To do: Copy out lines with the word "None" from the material that follows.

┏━━

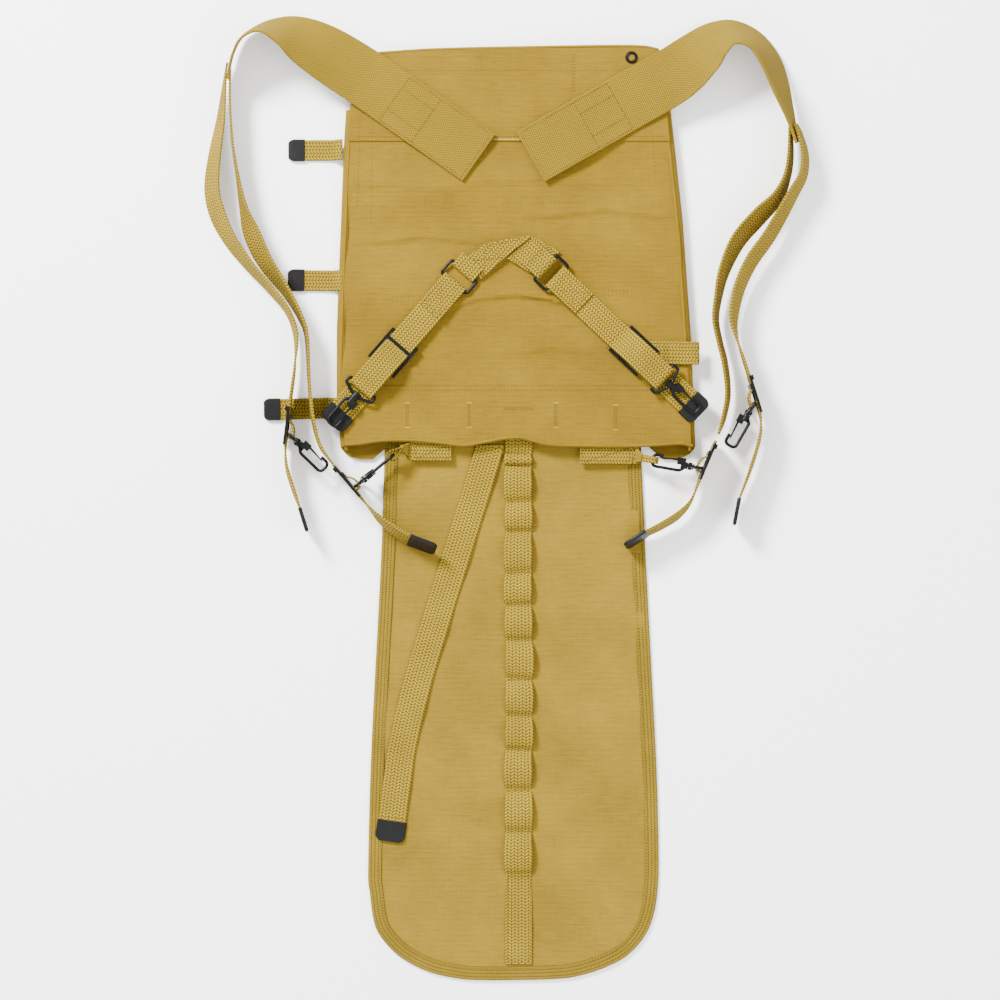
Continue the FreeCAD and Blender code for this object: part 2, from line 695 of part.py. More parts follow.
def make_hook(label, frame):
    """Snap hook: swivel post with its head, a flat shank with two gate cheeks, and the bent wire."""
    length, half = size("hook_length"), size("hook_width") / 2
    wire, post = size("wire"), size("post")
    middle = half - wire
    head = Part.makeCylinder(2.7, 1.4, Vector(-3.6, 0, 0), Vector(1, 0, 0))
    stem = Part.makeCylinder(post, 7.0, Vector(-2.4, 0, 0), Vector(1, 0, 0))
    shank = Part.makeCylinder(3.3, 6.5, Vector(2.2, 0, 0), Vector(1, 0, 0))
    bent = wire_form([(4.0, -1.2, 0), (9.0, -middle, 0), (length - wire, -middle, 0),
                      (length - wire, middle, 0),
                      (length - 11.0, middle, 0)], 4.0, wire)
    shape = head.fuse([stem, shank, bent])
    for side in (1, -1):
        low = 1.75 if side > 0 else -1.75 - 1.1
        cheek = Part.makeBox(8.0, 6.6, 1.1, Vector(4.5, 0.0, low))
        shape = shape.fuse(cheek)
    pin = Part.makeCylinder(size("gate_pin"), 5.7, Vector(GATE_PIVOT, GATE_OFFSET, -2.85), Vector(0, 0, 1))
    knuckle_room = Part.makeCylinder(3.0, 3.5, Vector(GATE_PIVOT, GATE_OFFSET, -1.75), Vector(0, 0, 1))
    shape = shape.cut(knuckle_room).fuse(pin)
    placed(label, shape.removeSplitter(), frame)


def make_gate(label, frame):
    """Sprung gate: a knuckle on the pin and a tongue that closes on the inside of the hook's nose."""
    half, wire = size("hook_width") / 2, size("wire")
    thick = size("gate_thick")
    knuckle = Part.makeCylinder(2.1, 3.0, Vector(GATE_PIVOT, GATE_OFFSET, -1.5), Vector(0, 0, 1))
    nose = half - 2 * wire - 0.25
    reach = size("hook_length") - 8.0
    outline = [Vector(GATE_PIVOT, GATE_OFFSET - 1.0, -1.5), Vector(reach, nose - thick, -1.5),
               Vector(reach, nose, -1.5), Vector(GATE_PIVOT, GATE_OFFSET + 1.2, -1.5)]
    tongue = Part.Face(Part.makePolygon(outline + [outline[0]])).extrude(Vector(0, 0, 3.0))
    bore_radius = size("gate_pin") + size("post_clearance")
    bore = Part.makeCylinder(bore_radius, 4, Vector(GATE_PIVOT, GATE_OFFSET, -2),
                             Vector(0, 0, 1))
    placed(label, knuckle.fuse(tongue).cut(bore).removeSplitter(), frame)


def hook_frame(ring, roll):
    """A hook's frame from its ring's: moved to the collar and rolled about the swivel."""
    at_collar = FreeCAD.Placement(Vector(size("ring_depth"), 0, 0), FreeCAD.Rotation(Vector(1, 0, 0), roll))
    return ring.multiply(at_collar)


def suspender_ring_frame(name):
    adjuster = adjuster_frame(name)
    bar = adjuster.multVec(Vector(BAR_PLACE, 0, size("bar_rise")))
    across = adjuster.Rotation.multVec(Vector(0, 1, 0))
    way = Vector(*HOOK_WAY[name], 0).normalize()
    return local_frame((bar.x, bar.y, bar.z), (way.x, way.y, 0), tuple(way.cross(across)))


RING_FRAMES = {}
HOOK_FRAMES = {}


def make_hardware():
    for name in ADJUSTER_PLACE:
        make_adjuster(f"{name}_adjuster", adjuster_frame(name))
        RING_FRAMES[name] = suspender_ring_frame(name)
        HOOK_FRAMES[name] = hook_frame(RING_FRAMES[name], HOOK_ROLL[name])
    for side in ("left", "right"):
        name = f"{side}_rear"
        make_adjuster(f"{name}_adjuster", rear_frame(side, REAR_ADJUSTER[side]))
        RING_FRAMES[name] = rear_frame(side, REAR_BAR[side], size("rear_bar_rise"))
        HOOK_FRAMES[name] = hook_frame(RING_FRAMES[name], 0)
    for name, frame in RING_FRAMES.items():
        make_ring(f"{name}_ring", frame)
        make_hook(f"{name}_hook", HOOK_FRAMES[name])
        make_gate(f"{name}_gate", HOOK_FRAMES[name])


# ---------------------------------------------------------------- sewn tabs

TAB_BLOCKS = {"left_inner": (-88.0, 35.0, -52.0), "right_inner": (69.0, 32.0, 118.0)}
TAB_FOOT = {"left_inner": -88.0, "right_inner": 118.0}
LOOP_HALF = 3.2
LOOP_LEGS = 9.0
KEEPER = (128.0, 125.0, 180.0, 147.0)


def loop_reach():
    """Middle of a tab's loop, measured along the hook it holds."""
    return size("hook_length") - size("wire")


def tab_loop(name):
    """The tab's open end: a drop-shaped loop of webbing round the end of the hook."""
    inside, ply = size("loop_inside"), size("tab_thick") / 2
    middle = loop_reach()
    outer = [Vector(middle + LOOP_LEGS, -LOOP_HALF, ply)]
    inner = [Vector(middle + LOOP_LEGS - 2.5, -LOOP_HALF, 0)]
    for degrees in range(90, 271, 30):
        angle = math.radians(degrees)
        for line, radius in ((outer, inside + ply), (inner, inside)):
            line.append(Vector(middle + radius * math.cos(angle), -LOOP_HALF, radius * math.sin(angle)))
    outer.append(Vector(middle + LOOP_LEGS, -LOOP_HALF, -ply))
    drop = Part.Face(Part.makePolygon(outer + [outer[0]]))
    room = Part.Face(Part.makePolygon(inner + [inner[0]]))
    shape = drop.cut(room).extrude(Vector(0, 2 * LOOP_HALF, 0))
    shape.Placement = HOOK_FRAMES[name]
    return shape


def tab_rise(name, block):
    """The tab's free part, narrowing from the sewn block up to the loop."""
    x_low, y_low, x_high = block
    x = TAB_FOOT[name]
    low, high = size("tab_level"), size("tab_level") + size("tab_thick")
    y_high = y_low + size("tab_width") - 6.0
    foot = [Vector(x, y_low, low), Vector(x, y_high, low), Vector(x, y_high, high), Vector(x, y_low, high)]
    frame = HOOK_FRAMES[name]
    half = size("tab_thick") / 2
    upright = abs(frame.Rotation.multVec(Vector(0, 1, 0)).z) > 0.5
    reach = loop_reach() + LOOP_LEGS
    corners = [(-1, -1), (1, -1), (1, 1), (-1, 1)]
    head = []
    for across, up in corners:
        if upright:
            point = Vector(reach, up * LOOP_HALF, across * half)
        else:
            point = Vector(reach, across * LOOP_HALF, up * half)
        head.append(frame.multVec(point))
    if head[0].y > head[1].y:
        head = [head[1], head[0], head[3], head[2]]
    if head[0].z > head[2].z:
        head = [head[3], head[2], head[1], head[0]]
    ends = [Part.makePolygon(points + [points[0]]) for points in (foot, head)]
    return Part.makeLoft(ends, True, True)


def make_tabs():
    pieces = []
    for name, (x_low, y_low, x_high) in TAB_BLOCKS.items():
        block = Part.makeBox(x_high - x_low, size("tab_width"), size("tab_thick"),
                             Vector(x_low, y_low, size("tab_level")))
        pieces.append(block.fuse([tab_rise(name, TAB_BLOCKS[name]), tab_loop(name)]).removeSplitter())
    x_low, y_low, x_high, y_high = KEEPER
    pieces.append(Part.makeBox(x_high - x_low, y_high - y_low, size("web_thick"),
                               Vector(x_low, y_low, size("layer_level"))))
    placed("webbing_tabs", Part.makeCompound(pieces))


# ---------------------------------------------------------------- build, check, write

make_canvas()
make_eyelet()
make_wings()
make_flap()
make_loop_webbing()
make_coupling_strap()
make_binding_straps()
make_shoulder_webbing()
make_suspender_straps()
make_yoke()
for side in ("left", "right"):
    make_yoke_ring(side)
    make_rear_strap(side)
make_hardware()
make_tabs()
doc.recompute()

sub_parts = [o for o in doc.Objects if o.TypeId in ("PartDesign::Body", "Part::Feature")]
for thing in doc.Objects:
    if {"Invalid", "Error"} & set(thing.State):
        raise RuntimeError(f"{thing.Label} failed: {thing.State}")
os.makedirs("parts", exist_ok=True)
for part in sub_parts:
    shape = part.Shape
    if shape.isNull() or not shape.isValid():
        raise RuntimeError(f"{part.Label} has no valid shape")
    shape.exportStep(f"parts/{part.Label}.step")
print(len(sub_parts), "sub-parts written")
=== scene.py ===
"""Looks for the canvas haversack: cloth, webbing, stitching and finishes around the fixed frame."""

import math
import random

import bpy
import numpy as np
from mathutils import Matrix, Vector


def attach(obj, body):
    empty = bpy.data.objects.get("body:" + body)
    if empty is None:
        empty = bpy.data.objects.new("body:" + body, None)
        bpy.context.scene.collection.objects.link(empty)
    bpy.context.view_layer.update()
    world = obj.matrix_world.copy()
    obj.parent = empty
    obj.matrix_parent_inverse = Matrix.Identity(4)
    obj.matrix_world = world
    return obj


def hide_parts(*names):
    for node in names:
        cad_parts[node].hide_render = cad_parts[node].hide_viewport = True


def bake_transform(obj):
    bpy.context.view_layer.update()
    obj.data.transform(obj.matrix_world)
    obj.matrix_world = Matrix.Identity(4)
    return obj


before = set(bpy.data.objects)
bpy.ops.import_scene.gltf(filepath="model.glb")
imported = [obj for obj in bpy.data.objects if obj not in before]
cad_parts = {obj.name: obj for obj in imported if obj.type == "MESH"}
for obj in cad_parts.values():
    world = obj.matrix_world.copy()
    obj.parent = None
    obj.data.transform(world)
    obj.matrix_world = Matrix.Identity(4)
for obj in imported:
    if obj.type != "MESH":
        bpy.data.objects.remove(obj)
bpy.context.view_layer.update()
random.seed(7)

MM = 0.001
UP = np.array([0.0, 0.0, 1.0])
CLOTH_GLOSS = 0.05
METAL_GLOSS = 0.1

# Camera: its place over the object, and the width of floor that it sees, in metres.
EYE = (-0.0061, -0.0014, 3.4)
VIEW_WIDTH = 0.94
SENSOR = 36.0
FLOOR_HALF = 4.0
FLOOR_LEVEL = -0.0006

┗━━

Expected answer:
    if empty is None:
        empty = bpy.data.objects.new("body:" + body, None)
    obj.parent = None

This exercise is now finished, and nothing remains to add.